Read The First Five Pages by Noah Lukeman and follow all his advice. This is an important chance. Don’t mess it up with errors in logic, bad grammar, or a slow, slow story.

• Novel chapters: Before you submit them to an editor or agent, be sure you’ve gone over them thoroughly. Have your critique group read them. Your spouse. Your dog, if he can read.

• One sheets: These are one-page documents that succinctly summarize one project. They’re a nice thing to have when you’re chatting with an editor or agent. • Proposals: Just bring a few, knowing that an agent or editor might want one, but don’t bring a suitcaseful.

• Query letters: You need these particularly if you’re pitching an article to a magazine. Be sure it grabs attention with the first sentence. Remember, it’s your first handshake with an editor. For more help visit

• Realistic Expectations: While it’s okay to dream, don’t rest there. Realize that this journey is a long one. It’s not likely you’ll get a publishing or agenting contract at your first conference. Go to learn. Accept each day and each contact as a gift. Understand that every bit of knowledge you learn is another step closer to publication. Don’t despise obscurity.

• SASEs: (Self-addressed, stamped envelopes) This is particularly nice for an magazine editor. If he or she is interested in your query, be sure you give him or her the query and an SASE.
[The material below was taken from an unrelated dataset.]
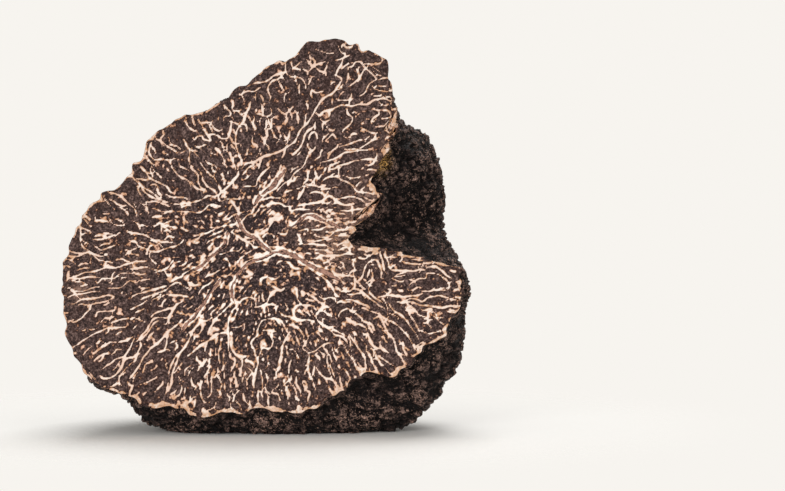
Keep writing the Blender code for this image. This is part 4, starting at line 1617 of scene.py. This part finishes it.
@dataclass(frozen=True)
class SmallVeins:
    """Small veins between the others: a pattern that feeds itself."""

    flesh: Flesh
    seed: int = 6
    fine: tuple[float, float] = (0.56, 1.8)  # pitch of crowded veins in mm, and how drawn out
    coarse: tuple[float, float] = (0.8, 2.2)  # the same for sparse ones
    narrow: float = 0.18  # spread of the bell that feeds a vein, as a share of its pitch
    wide: float = 0.42  # spread of the bell that starves its surroundings
    headings: int = 8  # directions that the pattern is worked out in
    rounds: int = 8
    sharpness: float = 4.0  # how hard a round presses the pattern between -1 and 1
    hold: float = 0.9  # field of a main vein that holds the pattern at 1
    clouds: tuple[tuple[float, int], ...] = ((0.16, 5), (0.5, 3), (1.2, 2))  # size in mm and seed
    feed: tuple[float, float] = (-0.05, 0.5)  # how well a place feeds veins, less where sparse
    feed_clouds: tuple[float, float, float] = (0.3, 0.2, 0.25)  # strength of each of the clouds
    bar: tuple[float, float, float] = (1.3, 0.4, 0.5)  # pull that makes a vein, more far and sparse
    unevenness: float = 0.25
    company_reach: float = 0.35  # spread in mm of the bell that counts veins round a place
    lone: tuple[float, float] = (0.08, 0.14)  # company of a lone dot, and how softly that ends
    lone_drop: float = 1.2  # how far lone dots are pressed down

    def pull(self, feed: np.ndarray, held: np.ndarray) -> np.ndarray:
        """What each place draws out of its surroundings: high in a small vein, low beside one.

        In each round the pattern is blurred with a narrow bell, drawn out along the growth, less
        a wide round bell, and is then pressed between -1 and 1. That keeps veins apart by one
        pitch. The main veins are held at 1 all along, so that small ones stay clear of them or
        join them.

        Args:
            feed: how well each place feeds veins.
            held: least value of the pattern at each place.

        Returns:
            The blurred pattern of the last round.
        """
        grid = self.flesh.grid
        coarse = np.clip(self.flesh.sparse, 0, 1)
        position = (self.flesh.growth % math.pi) / (math.pi / self.headings)
        field = np.random.default_rng(self.seed).standard_normal(grid.shape)
        for turn in range(self.rounds):
            waves = np.fft.rfft2(field)
            pull = np.zeros(grid.shape)
            for heading in range(self.headings):
                off = (position - heading + self.headings / 2) % self.headings - self.headings / 2
                share = np.clip(1 - np.abs(off), 0, 1)
                angle = heading * math.pi / self.headings
                for weight, (pitch, drawn_out) in ((1 - coarse, self.fine), (coarse, self.coarse)):
                    feeding = grid.bell(self.narrow * pitch * drawn_out, self.narrow * pitch, angle)
                    starving = grid.bell(self.wide * pitch, self.wide * pitch)
                    pull += share * weight * grid.from_waves(waves * (feeding - starving))
            pull = pull / (2 * pull.std()) if turn == 0 else pull
            field = np.maximum(np.tanh(self.sharpness * pull + feed), held)
        return pull

    def field(self, main: np.ndarray) -> np.ndarray:
        """Field of the small veins: above 0 where the pull is well above its average.

        Clouds make the veins uneven. Where veins are sparse they are fed less, and a vein takes
        more pull. Lone dots, with few veins round them, are pressed down.

        Args:
            main: field of the main veins and the twigs.

        Returns:
            The field on the grid.
        """
        far, sparse = self.flesh.far, self.flesh.sparse
        grain, tufts, lumps = (self.flesh.grid.clouds(*cloud) for cloud in self.clouds)
        fed, less = self.feed
        by_grain, by_tufts, by_lumps = self.feed_clouds
        feed = fed - less * sparse + by_lumps * lumps + by_tufts * tufts + by_grain * grain
        pull = self.pull(feed, 2 * np.clip(main / self.hold, 0, 1) - 1)
        bar, bar_far, bar_sparse = self.bar
        small = pull / pull.std() + self.unevenness * grain + self.unevenness * lumps
        small = small - bar - bar_far * far - bar_sparse * (sparse - far)
        company = self.flesh.grid.blurred((small > 0).astype(float), self.company_reach)
        lone, soft = self.lone
        return small - self.lone_drop * (1 - ease((company - lone) / soft))


@dataclass(frozen=True)
class Marbling:
    """The marbling of the cut: long listed veins, twigs, and small veins between them."""

    flesh: Flesh = Flesh()
    thinning: float = 0.76  # factor on the widths of the listed veins
    beside: float = 0.12  # field of those veins from which twigs keep away
    twigs_begin: float = 0.35  # least of the flesh's far field where twigs grow
    twigs_seed: int = 22  # what the twigs' wavers are drawn from
    main_slope: float = 1.8  # how steeply the field rises from a main vein's side
    small_slope: float = 0.6
    side: tuple[float, float, float] = (0.6, 2.2, 0.45)  # top, slope, and a channel's field there
    brown: tuple[float, float] = (0.7, 0.15)  # where a channel's brown middle begins, how softly
    brown_drop: float = 1.2
    uneven: Mix = ((0.3, 0.18, 7), (0.2, 0.4, 8))
    calm: float = 0.5  # how much less uneven veins are towards the rind
    least_uneven: float = -0.4

    def main_veins(self) -> np.ndarray:
        """Field of the listed veins, and of the twigs grown between them.

        Returns:
            The field on the grid.
        """
        grid, brush = self.flesh.grid, self.flesh.brush
        right, up = grid.places
        main = brush.drawn(MAIN_VEINS, self.thinning)
        outside = np.hypot(right, up) > radius_around(CUT_EDGE, angle_of(right, up))
        taken = (main > self.beside) | (self.flesh.far < self.twigs_begin) | outside
        twigs = Twigs(grid)
        grown = twigs.grown_between(taken, self.flesh.growth, self.flesh.sparse)
        return main + brush.drawn(grown, twigs.widening, self.twigs_seed)

    def channels(self, veins: np.ndarray) -> np.ndarray:
        """A field of veins or the channels' pale sides, whichever is higher."""
        top, slope, place = self.side
        return np.maximum(veins, top - slope * np.abs(self.flesh.channel - place))

    def field(self) -> np.ndarray:
        """The marbling: above 0 inside a vein and below 0 in the flesh.

        It is the highest of the small veins, the main ones and the channels' pale sides, made
        uneven by clouds, and less the channels' brown middles.

        Returns:
            The field on the grid.
        """
        main = self.main_veins()
        small = SmallVeins(self.flesh).field(main)
        veins = self.channels(np.maximum(small * self.small_slope, (main - 0.5) * self.main_slope))
        uneven = self.flesh.grid.mixed(self.uneven) * (1 - self.calm * self.flesh.far)
        uneven = np.maximum(uneven, self.least_uneven)
        begin, soft = self.brown
        return veins + uneven - self.brown_drop * np.clip((self.flesh.channel - begin) / soft, 0, 1)


@dataclass(frozen=True)
class CutFace:
    """The flat cut, with its marbling and its slightly rounded ragged edge. Sizes are in mm."""

    rim: Rim
    placement: Placement
    marbling: Marbling = Marbling()
    spacing: float = 0.17  # of the lattice
    moves: int = 3  # times that its outer corners move nearer to the rim
    vein_rise: float = 0.03  # how far the veins stand in front of the flesh
    rounding_reach: float = 0.7  # how far in from the rim the rounding starts
    vein_foot: float = 0.2  # how far outside a vein, in its field, its rise starts
    band_uneven: tuple[float, float] = (0.9, 0.25)  # of the pale band's width, and of its field
    band_lumps: Mix = ((1.0, 0.45, 31), (0.5, 0.2, 34))
    band_edge: float = 0.3  # how softly the band ends
    band_top: float = 0.4  # most that its field comes to
    rim_glow: float = 1.3  # width of the warmer zone along the rim
    bend: float = 0.1  # how far clouds bend the veins
    bend_clouds: tuple[tuple[float, int], ...] = ((0.6, 32), (0.6, 33))  # sizes and seeds
    finish: CutFinish = CutFinish()

    def lattice(self) -> tuple[np.ndarray, np.ndarray, np.ndarray]:
        """A square grid cut off at the rim.

        Cells with a corner inside the rim are kept. Their corners outside it move on to it,
        first along the slope of (radius - rim's radius), which is the shortest way, and at last
        along the radius.

        Returns:
            The x and z of the points, in mm, and the faces as rows of four point numbers.
        """
        x, z = np.meshgrid(np.arange(*ACROSS, self.spacing), np.arange(*UPRIGHT, self.spacing))
        inside = np.hypot(x, z) < self.rim.radius(x, z)
        cell = inside[:-1, :-1] | inside[1:, :-1] | inside[:-1, 1:] | inside[1:, 1:]
        row, column = np.nonzero(cell)
        first = row * x.shape[1] + column
        faces = np.stack((first, first + 1, first + 1 + x.shape[1], first + x.shape[1]), axis=-1)
        used, faces = np.unique(faces, return_inverse=True)
        x, z, inside = x.ravel()[used], z.ravel()[used], inside.ravel()[used]
        for _ in range(self.moves):
            tilt = -steepness(angle_of(x, z))
            radius = np.hypot(x, z)
            beyond = np.where(inside, 0, radius - self.rim.radius(x, z)) / (1 + tilt**2)
            x, z = x - beyond * (x - tilt * z) / radius, z - beyond * (z + tilt * x) / radius
        onto = np.where(inside, 1, self.rim.radius(x, z) / np.hypot(x, z))
        return x * onto, z * onto, faces.reshape(-1, 4)

    def from_rim(self, x: np.ndarray, z: np.ndarray) -> np.ndarray:
        """Rough distance from the rim in mm, with the slope of the rim's radius allowed for."""
        slope = np.sqrt(1 + steepness(angle_of(x, z)) ** 2)
        return (self.rim.radius(x, z) - np.hypot(x, z)) / slope

    def band(self, x: np.ndarray, z: np.ndarray, edge: np.ndarray) -> np.ndarray:
        """The lumpy pale band along the rim, as a field like the marbling's.

        Args:
            x: places to the right of the heart, in mm.
            z: places above it.
            edge: their distances from the rim.

        Returns:
            The field: above 0 in the band and below 0 away from it.
        """
        grid = self.marbling.flesh.grid
        lumps = grid.sample(grid.mixed(self.band_lumps), x, z)
        width = radius_around(RIM_BAND, angle_of(x, z)) * (1 + self.band_uneven[0] * lumps)
        band = (width / 2 - np.abs(edge - width / 2)) / self.band_edge
        return np.minimum(band + self.band_uneven[1] * lumps, self.band_top)

    def build(self) -> bpy.types.Object:
        """Makes the cut face.

        The veins stand a little in front of the flesh, and the surface rounds off backwards
        towards the rim.

        Returns:
            The piece.
        """
        flesh, grid = self.marbling.flesh, self.marbling.flesh.grid
        x, z, faces = self.lattice()
        edge = self.from_rim(x, z)
        bent = [grid.sample(grid.clouds(*cloud), x, z) * self.bend for cloud in self.bend_clouds]
        vein = grid.sample(self.marbling.field(), x + bent[0], z + bent[1])
        vein = np.maximum(vein, self.band(x, z, edge))
        rounding = self.rim.rounding * (1 - ease(edge / self.rounding_reach))
        relief = rounding - self.vein_rise * ease(vein + self.vein_foot) * ease(edge)
        return make_piece(
            "cut_face",
            self.placement.world(np.stack((x, relief + self.vein_rise, z), axis=-1)),
            faces,
            Slot.FLESH,
            self.finish,
            vein=vein,
            far=grid.sample(flesh.far, x, z),
            pale=with_patches(np.zeros(len(x)), x, z, PALE_PATCHES),
            channel=grid.sample(np.clip(flesh.channel, 0, 1), x, z),
            rim=ease(self.rim_glow - edge),
        )


@dataclass(frozen=True)
class Lamp:
    """A soft square lamp that faces the truffle. Lengths are in metres."""

    name: str
    place: tuple[float, float, float]
    side: float
    watts: float

    def build(self, target: Vector) -> None:
        """Hangs the lamp and turns it.

        Args:
            target: the place that it faces.
        """
        light = bpy.data.lights.new(self.name, "AREA")
        light.size = self.side
        light.energy = self.watts
        lamp = bpy.data.objects.new(self.name, light)
        lamp.location = self.place
        lamp.rotation_euler = (target - Vector(self.place)).to_track_quat("-Z", "Y").to_euler()
        bpy.context.scene.collection.objects.link(lamp)


@dataclass(frozen=True)
class Studio:
    """Pale room, pale floor, soft lamps and the camera. Lengths are in metres."""

    placement: Placement
    room: Colour = (0.93, 0.905, 0.863)
    room_light: float = 0.45  # strength at which the room lights the truffle
    floor_radius: float = 0.3
    floor_sides: int = 96
    view_width: float = 0.1256  # at the truffle
    distance: float = 0.8
    elevation: float = 3.5  # degrees that the camera looks down
    aim: tuple[float, float] = (24.4, 5.5)  # place at the picture's middle, in mm from the heart
    sensor: float = 36.0  # mm
    lamps: tuple[Lamp, ...] = (
        Lamp("key_lamp", (-0.4, -0.8, 0.16), 0.4, 4.1),
        Lamp("fill_lamp", (0.6, -0.6, 0.12), 0.5, 1.8),
        Lamp("top_lamp", (0.1, 0.25, 0.7), 0.5, 3.8),
    )

    def build(self) -> None:
        """Makes everything that isn't part of the truffle."""
        self.light_room()
        self.lay_floor()
        target = Vector(self.placement.heart)
        for lamp in self.lamps:
            lamp.build(target)
        self.set_camera()

    def light_room(self) -> None:
        """A room of one colour that shows at full strength and lights less."""
        world = bpy.data.worlds.new("pale_room")
        tree = Tree(world)
        lights, shows = (
            tree.node("ShaderNodeBackground", sockets={"Color": (*self.room, 1.0), "Strength": strength})
            for strength in (self.room_light, 1.0)
        )
        seen = tree.node("ShaderNodeLightPath", output="Is Camera Ray")
        room = tree.node("ShaderNodeMixShader", sockets={0: seen, 1: lights, 2: shows})
        tree.node("ShaderNodeOutputWorld", sockets={"Surface": room})
        bpy.context.scene.world = world
        bpy.context.scene.view_settings.view_transform = "Standard"

    def lay_floor(self) -> None:
        """A round table top: one flat face whose corners lie on a circle."""
        turn = np.arange(self.floor_sides) * 2 * math.pi / self.floor_sides
        ring = np.stack((np.cos(turn), np.sin(turn), np.zeros(len(turn))), axis=-1) * self.floor_radius
        mesh = bpy.data.meshes.new("floor")
        mesh.from_pydata(ring.tolist(), [], [list(range(len(ring)))])
        mesh.materials.append(FloorFinish().material())
        floor = bpy.data.objects.new("floor", mesh)
        bpy.context.scene.collection.objects.link(floor)

    def set_camera(self) -> None:
        """A long lens that looks squarely at the cut from a little above it."""
        aim = self.placement.world(np.array((self.aim[0], 0.0, self.aim[1])))
        tilt = math.radians(self.elevation)
        back = Vector((0, -math.cos(tilt), math.sin(tilt))) * self.distance
        lens = bpy.data.cameras.new("camera")
        lens.sensor_width = self.sensor
        lens.lens = self.sensor * self.distance / self.view_width
        camera = bpy.data.objects.new("camera", lens)
        camera.location = Vector(aim) + back
        camera.rotation_euler = (-back).to_track_quat("-Z", "Y").to_euler()
        bpy.context.scene.collection.objects.link(camera)
        bpy.context.scene.camera = camera


def main() -> None:
    """Builds the room and the truffle, and logs how many points and faces each piece has."""
    logging.basicConfig(level=logging.INFO, format="%(message)s")
    body = Body()
    placement = Placement.of(body)
    rim = Rim(Warts(), body)
    Studio(placement).build()
    for part in (Rind(body, rim, placement), CutFace(rim, placement)):
        piece = part.build()
        log.info("%s: %d points, %d faces", piece.name, len(piece.data.vertices), len(piece.data.polygons))
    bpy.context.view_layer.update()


if __name__ == "__main__":
    main()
• Thick skin: This is a tough business. Prepare yourself. The conference is merely the first step of many rejections all along the publishing journey. Learn not to take things personally. And take any criticism or rejection seriously, determining to go home and improve.
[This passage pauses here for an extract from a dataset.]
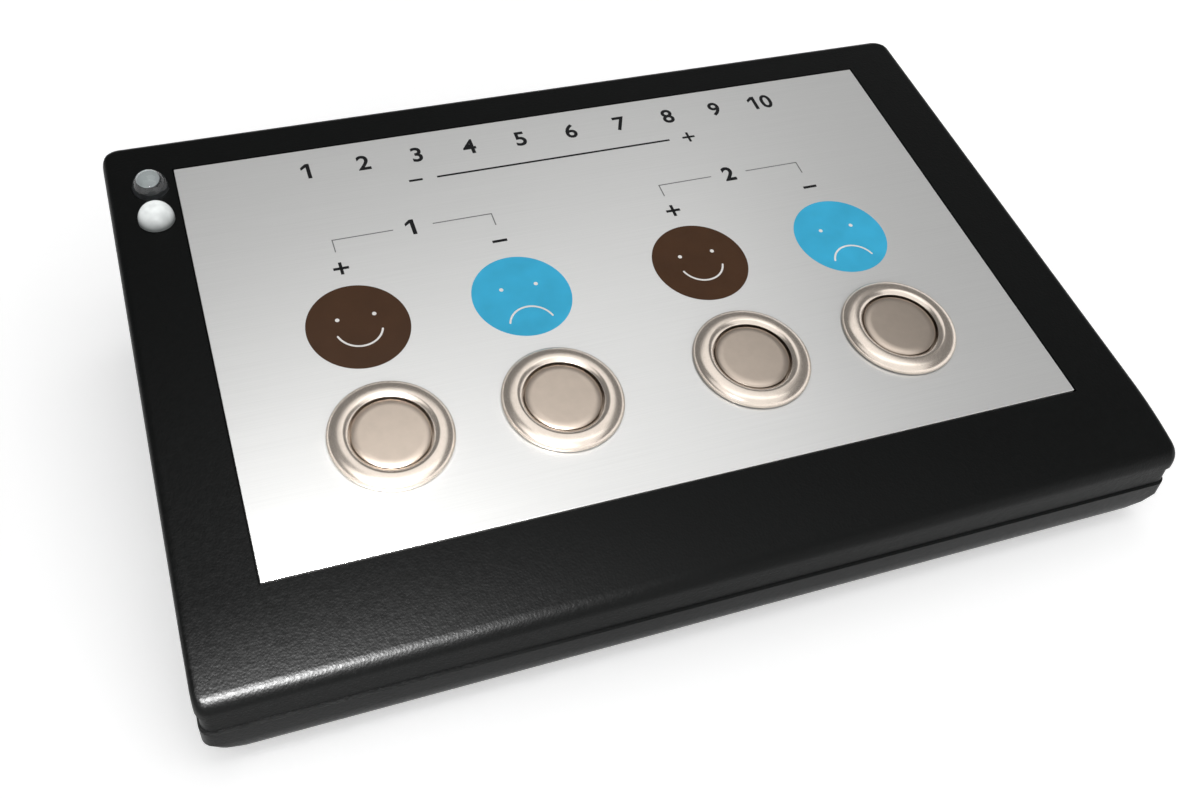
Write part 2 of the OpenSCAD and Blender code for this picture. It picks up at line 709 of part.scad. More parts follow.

• Understanding of the appointment process: Before you go, understand how the conference manages appointments. Are you responsible for making them? Do you get two automatically assigned to you? Do you have an opportunity to meet with folks at their dining tables?

• Vitality: Try to bring some energy and joy with you. Editors and agents want to see passion. They want to know you’re wired for the project you’re pitching. • Warm clothes: Even if a conference is held in Dallas in the summertime, bring some warm clothes. Conference rooms are notoriously frigid.

• Xtra sleep: File this away in the hopeful category. If you’re dragging one night, please, do yourself a favor and turn in early. You want to be fresh and alert for the days ahead.

• Yearning to grow goal: Make it your goal to grow the most you possibly can as a writer and industry expert. You will be less disappointed if you don’t land an assignment or contract.

• Zealousness for the craft: Above all, remember this is a writing conference. It’s your prose that will get you noticed. Be sure what you bring is polished and shiny, your very best work.